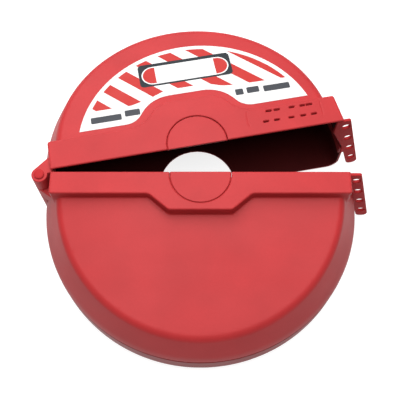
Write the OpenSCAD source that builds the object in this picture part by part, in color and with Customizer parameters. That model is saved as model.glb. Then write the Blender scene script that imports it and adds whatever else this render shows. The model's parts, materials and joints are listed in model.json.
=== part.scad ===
// Round lockout for a gate valve's handwheel: two hollow half discs that swing together on a hinge
// and close round the wheel, with a row of padlock holes where they meet.
// It lies on its back: +Z leaves the front face, +X points to the padlock holes, +Y to the upper half.
// The origin is the valve stem's axis in the plane of the back face. Each half is drawn closed and
// the upper one is then swung open by opening_angle.

/* [Casings] */
// Largest radius of each half disc
rim_r = 174; // [166:1:184]
// Distance from the split line to the centre of each half's arc
arc_shift = 11; // [0:1:14]
// Depth from the back face to the front of the raised band
depth = 118; // [112:1:126]
// Height of the seam between rear and front casing above the back face
seam_z = 44; // [42:1:48]
// Thickness of the casing walls
wall = 3; // [2.4:0.2:3.6]
// How far the front casing's side wall leans in, per unit of height
side_lean = 0.42; // [0.36:0.02:0.46]
// Depth of the recessed face below the band at the split line
drop_at_split = 8; // [6:1:11]
// Depth of the recessed face below the band at the far rim
drop_at_rim = 34; // [28:1:40]
// Radius of the rounded back edge
back_edge_r = 15; // [12:1:18]

/* [Raised band] */
// Half of the band's length
band_half = 157; // [150:1:158]
// Width of the lower half's band
lower_band = 25; // [22:1:28]
// Width of the upper half's band
upper_band = 33; // [30:1:36]
// Extra width of the lower band at the stem
lower_bump = 18; // [14:1:22]
// Extra width of the upper band at the stem
upper_bump = 25; // [20:1:28]
// How much further the upper half's band reaches at the hasp end of the split line
upper_flare = 4; // [0:1:5]

/* [Stem openings] */
// Radius of the break-out disc in the front
knockout_r = 31.5; // [28:0.5:34]
// How far the break-out disc's centre lies inside its own half
knockout_in = 3; // [0:0.5:5]
// Width of the groove round the break-out disc
knockout_groove = 0.9; // [0.6:0.1:1.4]
// Radius of the open stem notch in the back
rear_notch_r = 45; // [40:1:50]
// How far each notch's centre lies inside its own half
rear_notch_shift = 5; // [0:1:8]

/* [Hinge] */
// Distance of the hinge axis inside the rim
hinge_in = 4; // [3:0.5:4.5]
// Radius of the hinge knuckles
knuckle_r = 8.5; // [8:0.5:9.5]
// Radius of the hinge pin
pin_r = 3; // [2.5:0.25:3.5]

/* [Hasp] */
// Thickness of each hasp plate
plate_t = 3.5; // [3:0.5:4.5]
// Radius of the padlock holes
lock_hole_r = 4.5; // [4:0.25:4.5]

/* [Pose] */
// Angle by which the upper half stands open
opening_angle = 10.5; // [0:0.5:120]

/* [Hidden] */
$fn = 96;
split_gap = 0.2;
skirt = 6;
far = 400;
cut = 1;

arc_y = -arc_shift;
top_r = rim_r - side_lean * (depth - seam_z - skirt);
face_z = depth - drop_at_split;
face_tilt = atan((drop_at_rim - drop_at_split) / (rim_r + arc_shift));

bump_foot = 66;
bump_root = 108;

hinge_x = hinge_in - rim_r;
pin_play = 0.05;
scallop_r = knuckle_r + 1.2;
knuckle_gap = 0.4;
knuckle_base = 9;
hinge_top = depth - 8;
rear_pitch = (seam_z - knuckle_base) / 2;
front_pitch = (hinge_top - seam_z) / 3;
web_lean = 35;
web_l = 22;
web_inner_x = 26 - rim_r;
pin_head_h = 2.2;
retainer_h = 3;

tongue_t = 2.6;
tongue_h = 4;
tongue_play = 0.2;
seam_groove = 1.2;
seam_groove_h = 1.6;

// Hasp plate: heights of its ends, how far it stands out at the front and back, and its free inner edge
plate_top = depth - wall - 0.5;
plate_foot = 2;
plate_out_top = band_half + 12;
plate_out_foot = rim_r + 26;
plate_free_z = 40;
plate_free_w = 14;
plate_corner = 3;
plate_root = 7;
root_gap = 0.8;
root_t = 7;
band_end_z = seam_z + skirt + (rim_r - band_half) / side_lean;
lock_holes = 4;
lock_z_first = 20;
lock_pitch = 27;
lock_edge = 7;

label_t = 0.5;
label_margin = 42;
label_shift = 5;
label_rise = 2;
label_gap = 13;
label_bump = 6;

// ---- places on the closed half disc; every half is drawn on the -Y side ----

function knuckle_z(i) = i < 2 ? knuckle_base + i * rear_pitch : seam_z + (i - 2) * front_pitch;
function side_r(z) = rim_r - side_lean * max(0, z - seam_z - skirt);
function plate_outer_x(z) =
    plate_out_foot + (plate_out_top - plate_out_foot) * (z - plate_foot) / (plate_top - plate_foot);
function lock_z(i) = lock_z_first + i * lock_pitch;

// Everything on the half's own side of the split line
module own_side() {
    translate([-far, -far - split_gap, -far]) cube([2 * far, far, 2 * far]);
}

// Everything below the recessed face, lowered by inset
module below_face(inset) {
    translate([0, 0, face_z - inset]) rotate([face_tilt, 0, 0])
        translate([-far, -far, -far]) cube([2 * far, 2 * far, far]);
}

module at_hinge(z = 0) {
    translate([hinge_x, 0, z]) children();
}

// Outline of the raised band: a bar with a tapered bump at the stem, inset all round
module band_outline(width, bump, flare, inset) {
    half = band_half - inset;
    low = -(width - inset);
    tip = -(width + bump - inset);
    polygon([[-half, far], [-half, low], [-bump_root / 2 + inset / 2, low], [-bump_foot / 2 + inset / 2, tip],
             [bump_foot / 2 - inset / 2, tip], [bump_root / 2 - inset / 2, low], [half, low],
             [half + flare, 0], [half + flare, far]]);
}

// ---- front casing ----

// The front casing's solid form, inset by a wall for its hollow
module front_form(width, bump, flare, inset, foot) {
    intersection() {
        translate([0, arc_y, 0]) rotate_extrude()
            polygon([[0, foot], [rim_r - inset, foot], [rim_r - inset, seam_z + skirt],
                     [top_r - inset, depth], [0, depth]]);
        below_face(inset);
    }
    translate([0, 0, seam_z + skirt]) linear_extrude(depth - inset - seam_z - skirt)
        intersection() {
            band_outline(width, bump, flare, inset);
            translate([-far, -far]) square([2 * far, far + 2 * cut]);
        }
}

// Hollow of a half, which is closed off behind the hinge scallop
module front_hollow(width, bump, flare) {
    difference() {
        front_form(width, bump, flare, wall, seam_z - cut);
        at_hinge() cylinder(r = scallop_r + wall, h = depth);
    }
}

// One hinge knuckle with its web back to the side wall
module knuckle(z, height) {
    from_x = hinge_x - knuckle_r * sin(web_lean);
    from_y = -knuckle_r * cos(web_lean);
    to_y = from_y - web_l * sin(web_lean);
    at_hinge(z) cylinder(r = knuckle_r, h = height);
    translate([0, 0, z]) linear_extrude(height)
        polygon([[hinge_x, -split_gap], [from_x, from_y], [from_x + web_l * cos(web_lean), to_y],
                 [web_inner_x, to_y], [web_inner_x, -split_gap]]);
}

// The knuckles whose numbers are in list, counted from the back
module knuckles(list) {
    for (i = list)
        knuckle(knuckle_z(i) + knuckle_gap / 2, knuckle_z(i + 1) - knuckle_z(i) - knuckle_gap);
}

module front_casing(width, bump, flare, list) {
    difference() {
        union() {
            intersection() {
                difference() {
                    front_form(width, bump, flare, 0, seam_z);
                    front_hollow(width, bump, flare);
                    at_hinge() cylinder(r = scallop_r, h = hinge_top + knuckle_gap);
                }
                own_side();
            }
            difference() {
                knuckles(list);
                front_hollow(width, bump, flare);
            }
        }
        at_hinge() cylinder(r = pin_r + pin_play, h = depth);
        translate([0, 0, depth - wall - cut]) stem_opening(knockout_r + knockout_groove, wall + 2 * cut);
        hasp_plate_form();
    }
}

// ---- rear casing ----

// Half section of the rear pan: a wall with a rounded foot
module pan_section(radius, edge, foot, top) {
    translate([0, foot]) square([radius - edge, top - foot]);
    translate([0, foot + edge]) square([radius, top - foot - edge]);
    translate([radius - edge, foot + edge]) circle(edge);
}

module rear_section() {
    difference() {
        union() {
            pan_section(rim_r, back_edge_r, 0, seam_z - seam_groove_h);
            square([rim_r - seam_groove, seam_z]);
            square([rim_r - wall - tongue_play, seam_z + tongue_h]);
        }
        pan_section(rim_r - wall, back_edge_r - wall, wall, seam_z - 2 * tongue_h);
        translate([0, seam_z - 2 * tongue_h - cut])
            square([rim_r - wall - tongue_play - tongue_t, 3 * tongue_h + 2 * cut]);
    }
}

// The rear pan with solid backing left behind the hinge scallop
module rear_form() {
    translate([0, arc_y, 0]) rotate_extrude() rear_section();
    intersection() {
        translate([0, arc_y, wall / 2]) cylinder(r = rim_r - wall / 2, h = seam_z - wall / 2);
        at_hinge() cylinder(r = scallop_r + wall, h = depth);
    }
}

module rear_casing(list) {
    difference() {
        union() {
            intersection() {
                difference() {
                    rear_form();
                    at_hinge(-cut) cylinder(r = scallop_r, h = depth);
                    at_hinge(seam_z) cylinder(r = scallop_r + wall + tongue_play, h = depth);
                }
                own_side();
            }
            difference() {
                knuckles(list);
                translate([0, arc_y, wall]) cylinder(r = rim_r - wall, h = depth);
            }
        }
        at_hinge(-cut) cylinder(r = pin_r + pin_play, h = depth);
        translate([0, -rear_notch_shift, -cut]) cylinder(r = rear_notch_r, h = wall + 2 * cut);
        hasp_plate_form();
    }
}

// ---- break-out disc ----

module stem_opening(r, h) {
    translate([0, -knockout_in, 0]) cylinder(r = r, h = h);
    translate([-r, -knockout_in, 0]) cube([2 * r, knockout_in + cut, h]);
}

module knockout() {
    bridge_w = 3;
    bridge_t = 1.2;
    translate([0, 0, depth - wall]) intersection() {
        union() {
            stem_opening(knockout_r, wall - 0.4);
            translate([0, -knockout_in, 0]) intersection() {
                cylinder(r = knockout_r + knockout_groove, h = bridge_t);
                for (a = [200, 245, 295, 340])
                    rotate([0, 0, a]) translate([knockout_r - 2, -bridge_w / 2, 0])
                        cube([2 + 2 * knockout_groove, bridge_w, bridge_t]);
            }
        }
        own_side();
    }
}

// ---- hasp plate ----

// Plate outline in its own plane: x outwards, y up the depth
module plate_outline() {
    polygon([[band_half - plate_root, plate_top],
             [plate_out_top - plate_corner, plate_top],
             [plate_outer_x(plate_top - plate_corner), plate_top - plate_corner],
             [plate_outer_x(plate_foot + plate_corner), plate_foot + plate_corner],
             [plate_out_foot - plate_corner, plate_foot],
             [plate_out_foot - plate_free_w, plate_foot],
             [rim_r + 1, plate_free_z - 4],
             [rim_r - plate_root, plate_free_z - 4],
             [rim_r - plate_root, seam_z + skirt],
             [band_half - plate_root, band_end_z]]);
}

// Thick root that locks the plate behind the casing wall
module root_outline() {
    inner = plate_root;
    outer = wall + root_gap;
    polygon([[band_half - inner, plate_top], [band_half - outer, plate_top], [band_half - outer, band_end_z],
             [rim_r - outer, seam_z + skirt], [rim_r - outer, plate_free_z], [rim_r - inner, plate_free_z],
             [rim_r - inner, seam_z + skirt], [band_half - inner, band_end_z]]);
}

module hasp_plate_form() {
    translate([0, -split_gap, 0]) rotate([90, 0, 0]) linear_extrude(plate_t) plate_outline();
    translate([0, -split_gap, 0]) rotate([90, 0, 0]) linear_extrude(root_t) root_outline();
}

module hasp_plate() {
    difference() {
        hasp_plate_form();
        for (i = [0 : lock_holes - 1])
            translate([plate_outer_x(lock_z(i)) - lock_edge, cut, lock_z(i)])
                rotate([90, 0, 0]) cylinder(r = lock_hole_r, h = 2 * plate_t + cut);
    }
}

// ---- label ----

module label(width, bump, flare) {
    translate([0, 0, face_z]) rotate([face_tilt, 0, 0]) linear_extrude(label_t) difference() {
        translate([label_shift, arc_y - label_rise]) circle(rim_r - label_margin);
        band_outline(width, bump + label_bump, flare, -label_gap);
    }
}

// ---- hinge pin ----

module pin() {
    at_hinge(knuckle_base - retainer_h - 1) cylinder(r = pin_r, h = hinge_top - knuckle_base + retainer_h + 1);
    at_hinge(hinge_top) cylinder(r = pin_r + 2.4, h = pin_head_h);
}

module retainer() {
    at_hinge(knuckle_base - retainer_h) difference() {
        cylinder(r = pin_r + 3, h = retainer_h);
        translate([0, 0, -cut]) cylinder(r = pin_r, h = retainer_h + 2 * cut);
    }
}

// Turns a closed half into the upper one and swings it open
module upper() {
    translate([hinge_x, 0, 0]) rotate([0, 0, opening_angle]) translate([-hinge_x, 0, 0])
        mirror([0, 1, 0]) children();
}

// ---- sub-parts ----

module lower_rear_casing() { color("firebrick") rear_casing([1]); }
module lower_front_casing() { color("indianred") front_casing(lower_band, lower_bump, 0, [3]); }
module lower_knockout() { color("lightcoral") knockout(); }
module lower_hasp_plate() { color("brown") hasp_plate(); }
module upper_rear_casing() { color("firebrick") upper() rear_casing([0]); }
module upper_front_casing() {
    color("indianred") upper() front_casing(upper_band, upper_bump, upper_flare, [2, 4]);
}
module upper_knockout() { color("lightcoral") upper() knockout(); }
module upper_hasp_plate() { color("brown") upper() hasp_plate(); }
module face_label() { color("white") upper() label(upper_band, upper_bump, upper_flare); }
module hinge_pin() { color("silver") pin(); }
module pin_retainer() { color("dimgray") retainer(); }

lower_rear_casing();
lower_front_casing();
lower_knockout();
lower_hasp_plate();
upper_rear_casing();
upper_front_casing();
upper_knockout();
upper_hasp_plate();
face_label();
hinge_pin();
pin_retainer();
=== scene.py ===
"""Looks of the gate valve lockout: two hollow red half discs on a hinge, the upper one swung open.

Each casing is a distance field in millimetres, drawn closed on the -Y side of the split line and meshed
with OpenVDB. The upper half is then mirrored and swung open about the hinge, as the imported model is.
"""

import json
import math

import bmesh
import bpy
import numpy as np
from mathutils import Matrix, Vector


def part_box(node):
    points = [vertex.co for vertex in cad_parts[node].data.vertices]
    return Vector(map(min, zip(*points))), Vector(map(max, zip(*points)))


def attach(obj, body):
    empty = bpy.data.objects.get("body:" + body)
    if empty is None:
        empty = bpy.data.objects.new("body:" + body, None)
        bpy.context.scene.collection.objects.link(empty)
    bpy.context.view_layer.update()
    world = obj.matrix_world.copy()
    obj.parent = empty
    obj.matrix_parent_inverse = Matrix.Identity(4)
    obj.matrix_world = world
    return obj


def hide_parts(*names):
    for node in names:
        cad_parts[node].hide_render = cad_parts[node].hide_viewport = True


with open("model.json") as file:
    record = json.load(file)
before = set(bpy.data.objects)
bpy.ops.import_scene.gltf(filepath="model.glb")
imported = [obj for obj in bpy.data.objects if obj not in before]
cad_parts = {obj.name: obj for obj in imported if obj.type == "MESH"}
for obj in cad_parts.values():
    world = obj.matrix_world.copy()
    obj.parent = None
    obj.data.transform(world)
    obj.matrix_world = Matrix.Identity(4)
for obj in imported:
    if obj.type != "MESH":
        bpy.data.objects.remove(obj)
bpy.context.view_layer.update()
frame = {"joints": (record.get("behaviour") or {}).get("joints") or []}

import openvdb
from mathutils import Matrix, Vector

MM = 0.001

# ---- sizes in millimetres, from the frame where it has them ----


def cad_box(node):
    low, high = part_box(node)
    return low / MM, high / MM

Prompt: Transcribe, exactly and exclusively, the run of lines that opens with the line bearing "lower_rear_casing();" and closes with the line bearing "# ---- sizes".

Result for this task:
lower_rear_casing();
lower_front_casing();
lower_knockout();
lower_hasp_plate();
upper_rear_casing();
upper_front_casing();
upper_knockout();
upper_hasp_plate();
face_label();
hinge_pin();
pin_retainer();
=== scene.py ===
"""Looks of the gate valve lockout: two hollow red half discs on a hinge, the upper one swung open.

Each casing is a distance field in millimetres, drawn closed on the -Y side of the split line and meshed
with OpenVDB. The upper half is then mirrored and swung open about the hinge, as the imported model is.
"""

import json
import math

import bmesh
import bpy
import numpy as np
from mathutils import Matrix, Vector


def part_box(node):
    points = [vertex.co for vertex in cad_parts[node].data.vertices]
    return Vector(map(min, zip(*points))), Vector(map(max, zip(*points)))


def attach(obj, body):
    empty = bpy.data.objects.get("body:" + body)
    if empty is None:
        empty = bpy.data.objects.new("body:" + body, None)
        bpy.context.scene.collection.objects.link(empty)
    bpy.context.view_layer.update()
    world = obj.matrix_world.copy()
    obj.parent = empty
    obj.matrix_parent_inverse = Matrix.Identity(4)
    obj.matrix_world = world
    return obj


def hide_parts(*names):
    for node in names:
        cad_parts[node].hide_render = cad_parts[node].hide_viewport = True


with open("model.json") as file:
    record = json.load(file)
before = set(bpy.data.objects)
bpy.ops.import_scene.gltf(filepath="model.glb")
imported = [obj for obj in bpy.data.objects if obj not in before]
cad_parts = {obj.name: obj for obj in imported if obj.type == "MESH"}
for obj in cad_parts.values():
    world = obj.matrix_world.copy()
    obj.parent = None
    obj.data.transform(world)
    obj.matrix_world = Matrix.Identity(4)
for obj in imported:
    if obj.type != "MESH":
        bpy.data.objects.remove(obj)
bpy.context.view_layer.update()
frame = {"joints": (record.get("behaviour") or {}).get("joints") or []}

import openvdb
from mathutils import Matrix, Vector

MM = 0.001

# ---- sizes in millimetres, from the frame where it has them ----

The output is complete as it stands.